For firms with client portals, field delivery teams, or analytics-heavy project management workflows, ERP hosting should also account for adjacent services that behave like SaaS products. API gateways, identity federation, event-driven integrations, and data pipelines need the same resilience and governance attention as the ERP core. Otherwise, the ERP may remain available while the business experience still fails.
DevOps and automation patterns that reduce ERP operational risk
ERP environments have historically been excluded from modern DevOps practices because of customization concerns and fear of disruption. That approach now creates more risk than it avoids. Manual deployments, undocumented changes, and inconsistent environment promotion are common causes of ERP instability. Applying DevOps modernization to ERP does not mean reckless release velocity. It means controlled automation, traceability, and repeatability.

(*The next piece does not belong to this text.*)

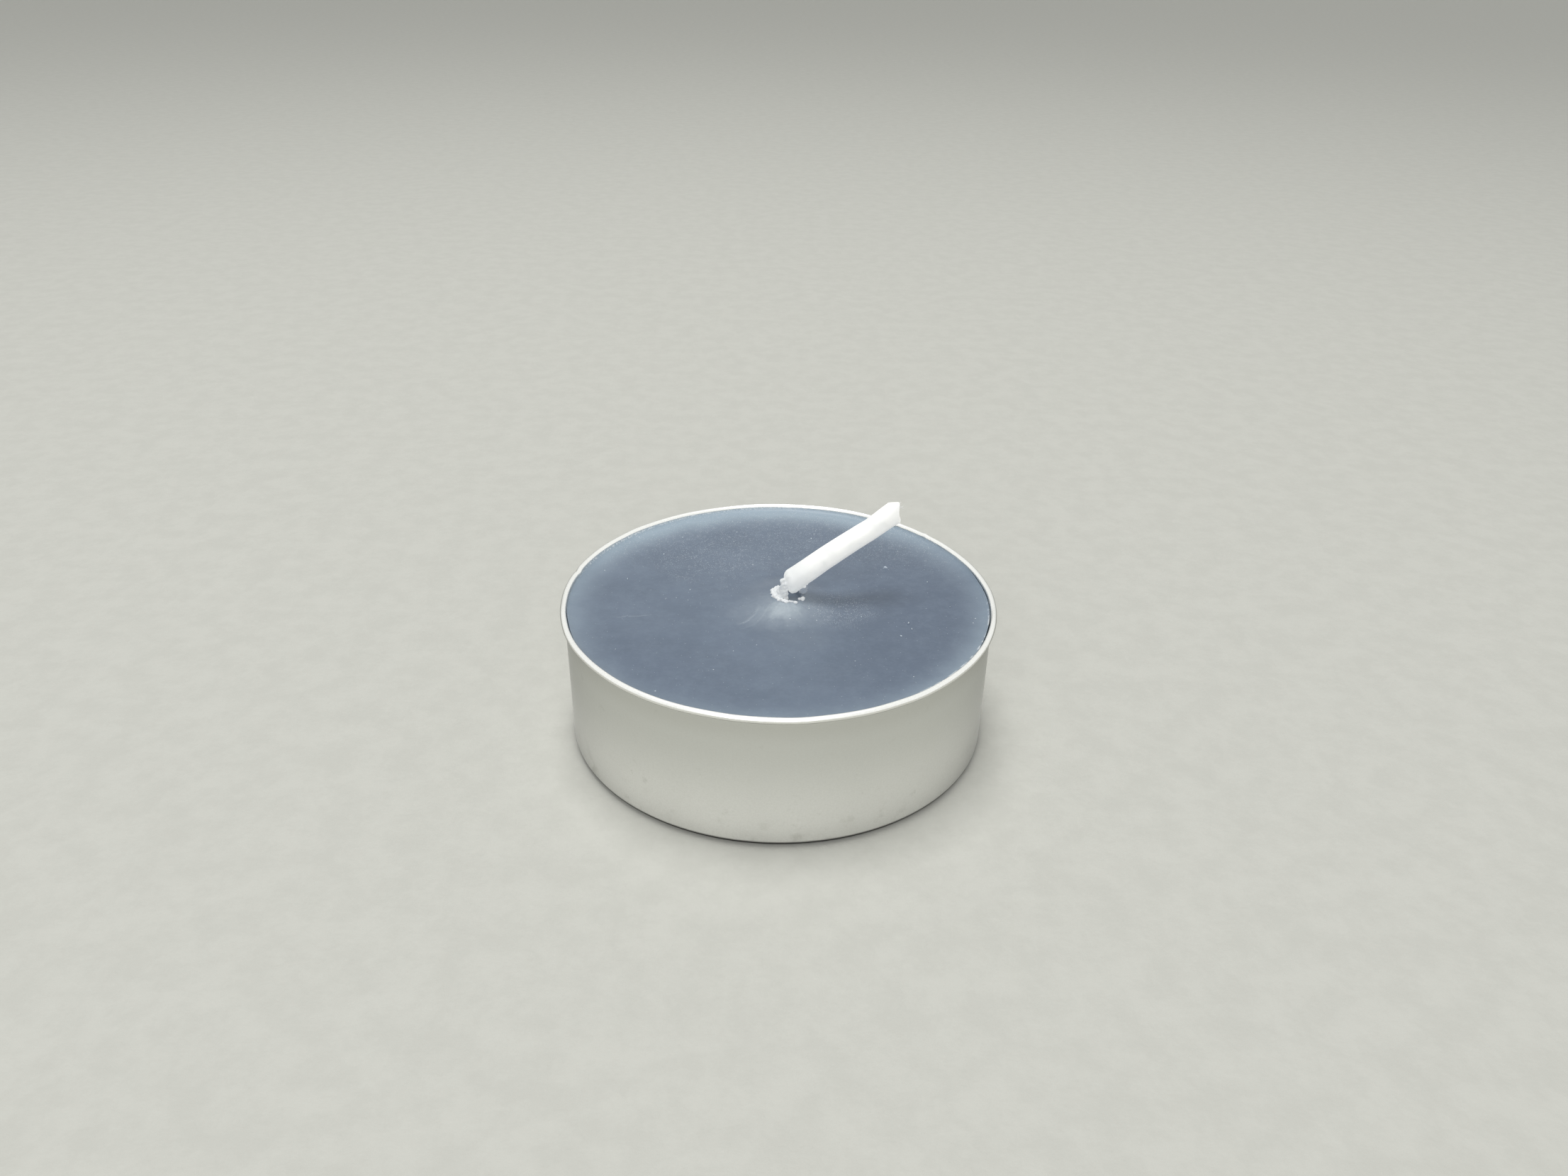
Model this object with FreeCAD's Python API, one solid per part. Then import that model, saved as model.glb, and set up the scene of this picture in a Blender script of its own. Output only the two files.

At minimum, firms should automate infrastructure provisioning, configuration baselines, patch deployment, backup verification, and monitoring setup. More mature organizations also automate application deployment workflows, database schema promotion, integration testing, and rollback procedures. These capabilities shorten maintenance windows, reduce human error, and improve auditability.

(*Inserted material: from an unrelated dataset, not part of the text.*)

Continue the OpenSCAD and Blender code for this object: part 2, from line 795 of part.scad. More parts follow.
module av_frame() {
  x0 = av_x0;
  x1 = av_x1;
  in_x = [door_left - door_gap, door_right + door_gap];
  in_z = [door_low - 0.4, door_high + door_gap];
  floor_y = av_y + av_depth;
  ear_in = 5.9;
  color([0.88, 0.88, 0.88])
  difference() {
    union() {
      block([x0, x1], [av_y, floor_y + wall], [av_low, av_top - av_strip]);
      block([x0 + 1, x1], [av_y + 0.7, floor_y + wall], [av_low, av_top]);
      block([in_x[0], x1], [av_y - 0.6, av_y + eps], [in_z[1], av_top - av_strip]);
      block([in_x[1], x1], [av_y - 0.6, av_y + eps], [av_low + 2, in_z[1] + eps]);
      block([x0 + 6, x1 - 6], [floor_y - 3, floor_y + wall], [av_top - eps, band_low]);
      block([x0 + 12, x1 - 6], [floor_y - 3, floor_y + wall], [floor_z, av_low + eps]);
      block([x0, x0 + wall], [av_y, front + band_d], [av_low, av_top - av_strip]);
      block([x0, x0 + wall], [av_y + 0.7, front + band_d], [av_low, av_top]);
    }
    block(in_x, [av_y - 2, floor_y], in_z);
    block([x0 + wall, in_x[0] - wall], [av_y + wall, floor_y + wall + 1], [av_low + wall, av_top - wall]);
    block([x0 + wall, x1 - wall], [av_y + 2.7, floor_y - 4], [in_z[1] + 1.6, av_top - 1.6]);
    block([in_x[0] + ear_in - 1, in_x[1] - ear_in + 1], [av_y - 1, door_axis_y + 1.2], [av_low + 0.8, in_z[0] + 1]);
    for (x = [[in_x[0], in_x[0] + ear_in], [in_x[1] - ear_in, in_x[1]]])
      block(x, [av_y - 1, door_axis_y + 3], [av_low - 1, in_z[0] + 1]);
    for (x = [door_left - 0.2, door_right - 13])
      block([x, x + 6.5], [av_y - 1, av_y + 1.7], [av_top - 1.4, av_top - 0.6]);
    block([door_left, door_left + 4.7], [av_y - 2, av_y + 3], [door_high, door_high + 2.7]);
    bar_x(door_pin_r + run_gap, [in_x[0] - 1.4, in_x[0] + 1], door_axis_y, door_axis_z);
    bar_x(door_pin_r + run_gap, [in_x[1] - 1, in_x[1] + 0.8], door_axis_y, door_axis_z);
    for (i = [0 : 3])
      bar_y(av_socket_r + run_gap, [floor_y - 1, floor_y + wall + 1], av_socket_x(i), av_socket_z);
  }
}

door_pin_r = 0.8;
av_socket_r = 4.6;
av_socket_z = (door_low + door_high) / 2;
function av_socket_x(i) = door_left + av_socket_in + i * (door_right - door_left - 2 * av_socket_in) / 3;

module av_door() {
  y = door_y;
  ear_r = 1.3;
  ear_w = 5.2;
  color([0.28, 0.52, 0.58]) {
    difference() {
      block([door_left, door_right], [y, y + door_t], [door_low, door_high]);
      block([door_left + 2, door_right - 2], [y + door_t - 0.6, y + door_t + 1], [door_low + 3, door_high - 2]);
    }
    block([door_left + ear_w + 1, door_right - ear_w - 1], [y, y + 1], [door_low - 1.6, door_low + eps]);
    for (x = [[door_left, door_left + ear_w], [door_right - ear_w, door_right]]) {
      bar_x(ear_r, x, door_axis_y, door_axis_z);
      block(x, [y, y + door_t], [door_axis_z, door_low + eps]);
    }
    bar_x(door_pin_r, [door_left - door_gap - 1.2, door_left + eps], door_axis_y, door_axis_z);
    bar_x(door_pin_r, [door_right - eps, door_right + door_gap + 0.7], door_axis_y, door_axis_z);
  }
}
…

| Operational area | Manual-state risk | Automation recommendation | Business impact |
|---|---|---|---|
| Environment provisioning | Configuration drift and slow recovery | Infrastructure as code templates for ERP tiers | Faster rebuilds and consistent environments |
| Patch management | Missed updates and unplanned outages | Scheduled patch orchestration with pre-checks and rollback | Improved security and lower downtime risk |
| Backup operations | False confidence from untested backups | Automated backup validation and restore testing | Higher disaster recovery readiness |
| Release deployment | Human error and inconsistent changes | CI/CD pipelines with approval gates | Better change control and shorter release cycles |
| Monitoring and alerting | Reactive incident response | Unified observability across app, database, and infrastructure | Faster root cause analysis |
Designing for disaster recovery and operational continuity
Disaster recovery for ERP should be designed as an operational continuity framework, not a compliance checkbox. Professional services firms often discover too late that their DR plan covers virtual machines but not integration endpoints, identity dependencies, reporting services, scheduled jobs, or document repositories. A recoverable ERP platform requires dependency-aware architecture and regular failover exercises.

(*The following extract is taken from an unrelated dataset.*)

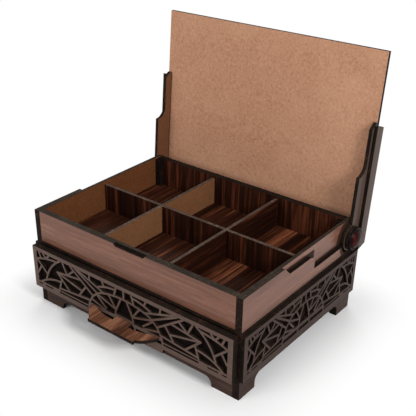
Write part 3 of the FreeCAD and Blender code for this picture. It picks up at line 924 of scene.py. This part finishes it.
@dataclass
class Base(SubAssembly):
    """The carcase under the tray: side boards, fretwork, skirt, back and floor."""

    # The base's outer faces are painted near black above this height: behind the fretwork's cells
    # and, as painted shade, in the band under the fretwork and the drawer's front.
    shade_foot: Region = Region(low=(-FAR, -FAR, 0.0160))
    # Painted pools of light on the tray's floor, across between these distances.
    lit_patch_end: float = 0.059
    lit_patch_starts: tuple[float, ...] = (0.037, 0.047)
    lit_patch_lift: float = 0.09

    def build(self) -> None:
        """Dress the whole base."""
        self.dress_sides()
        self.dress_front_and_back()
        self.dress_levels()

    def dress_sides(self) -> None:
        """Dress the double side boards, with painted shade under the fretwork, and the fretwork
        outside them.
        """
        self.finish_pair("base_side_inner", FOOT, Axis.ACROSS, Axis.DEEP)
        for side, outside in OUTSIDE.items():
            self.finish(Board(f"base_side_outer_{side}", FOOT, Axis.ACROSS, Axis.DEEP,
                              painted_shade=(PaintedShade(outside, self.shade_foot),)))
        self.finish_pair("side_fretwork", SHADED_SIDE_FRET, Axis.ACROSS, Axis.DEEP)

    def dress_front_and_back(self) -> None:
        """Dress the skirt, with painted shade where the drawer's front overhangs it, and the back.
        """
        self.finish(Board("front_skirt", FOOT, Axis.DEEP, Axis.ACROSS,
                          painted_shade=(PaintedShade(Face.BEHIND, self.shade_foot),)))
        self.finish(Board("base_back", FOOT, Axis.DEEP, Axis.ACROSS))

    def dress_levels(self) -> None:
        """Dress the board that the drawer runs on and the plate that carries the tray, with painted
        light on the plate's floor in the right compartments.
        """
        self.finish(Board("base_floor", INNER, Axis.UP, Axis.DEEP))
        pale = tuple(PaintedLight(Region((start, -FAR, -FAR), (self.lit_patch_end, FAR, FAR)), self.lit_patch_lift)
                     for start in self.lit_patch_starts)
        self.finish(Board("top_plate", FLOOR, Axis.UP, Axis.DEEP, painted_light=pale))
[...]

A practical DR design starts with business impact analysis. Which processes must resume first: time capture, invoicing, payroll interfaces, project reporting, procurement approvals, or executive dashboards? Once priorities are clear, the architecture can map replication, backup frequency, failover sequencing, and communication workflows to real business outcomes. This is where cloud-native modernization helps. Automated rebuilds, policy-based replication, and infrastructure observability make recovery more reliable than static runbooks alone.
Operational continuity also includes planned events. Upgrades, region maintenance, certificate renewals, and integration changes should not create avoidable service disruption. Mature ERP hosting models use maintenance orchestration, blue-green or staged deployment patterns where feasible, and pre-production validation environments that mirror production closely enough to expose issues before cutover.
Cost governance without sacrificing resilience
Cloud cost overruns in ERP environments usually come from poor architecture hygiene rather than from resilience investments themselves. Overprovisioned compute, idle non-production environments, unmanaged storage growth, duplicate monitoring tools, and ungoverned integration services are common sources of waste. The answer is not to underinvest in availability. It is to apply cloud cost governance with operational context.
Professional services firms should separate baseline resilience costs from avoidable inefficiencies. Secondary-region storage replication, tested backups, and observability are strategic controls. Always-on oversized test environments, untagged analytics workloads, and legacy integration servers that no one can retire are optimization opportunities. FinOps practices become more effective when ERP, infrastructure, and finance stakeholders review cost against service levels and business criticality together.
- Right-size production based on transaction patterns, month-end peaks, and reporting windows rather than static assumptions.
- Schedule non-production shutdowns where business and testing requirements allow.
- Use storage lifecycle policies for logs, backups, and archived documents.
- Consolidate monitoring and security tooling to reduce duplicate spend and fragmented visibility.
- Review integration architecture regularly to retire obsolete connectors and middleware.
A realistic decision framework for ERP hosting modernization
Executives should evaluate ERP hosting decisions across five dimensions: business criticality, customization profile, governance maturity, integration complexity, and internal operating capability. A highly customized ERP with sensitive financial workflows and multiple external dependencies may justify a managed single-tenant or hybrid architecture with stronger control boundaries. A more standardized operating model may benefit from SaaS ERP with surrounding platform services for analytics and workflow automation.
The most successful modernization programs do not ask whether cloud is inherently better. They ask whether the target architecture improves operational reliability, deployment consistency, security posture, recovery readiness, and cost transparency. If the answer is yes, the hosting model is supporting business outcomes. If not, the organization is simply relocating risk.
For SysGenPro clients, the practical path is often phased. Stabilize the current ERP environment with observability, backup validation, and governance controls. Standardize deployments and environment management through automation. Then modernize surrounding services such as integrations, reporting, identity, and DR orchestration. This sequence improves uptime and control before larger transformation milestones are attempted.
Executive recommendations
Treat professional services ERP hosting as a platform strategy, not an infrastructure purchase. Align architecture decisions to service continuity, governance, and scalability requirements. Build control through policy, automation, and observability. Engineer resilience around business processes, not generic server tiers. And ensure the operating model is clear across internal IT, application owners, cloud providers, and managed service partners.
When firms make hosting decisions this way, they gain more than uptime. They gain predictable change management, stronger audit readiness, better integration reliability, clearer cost accountability, and a more scalable foundation for future ERP modernization. In a professional services business where operational timing directly affects revenue and client delivery, that level of control is a competitive advantage.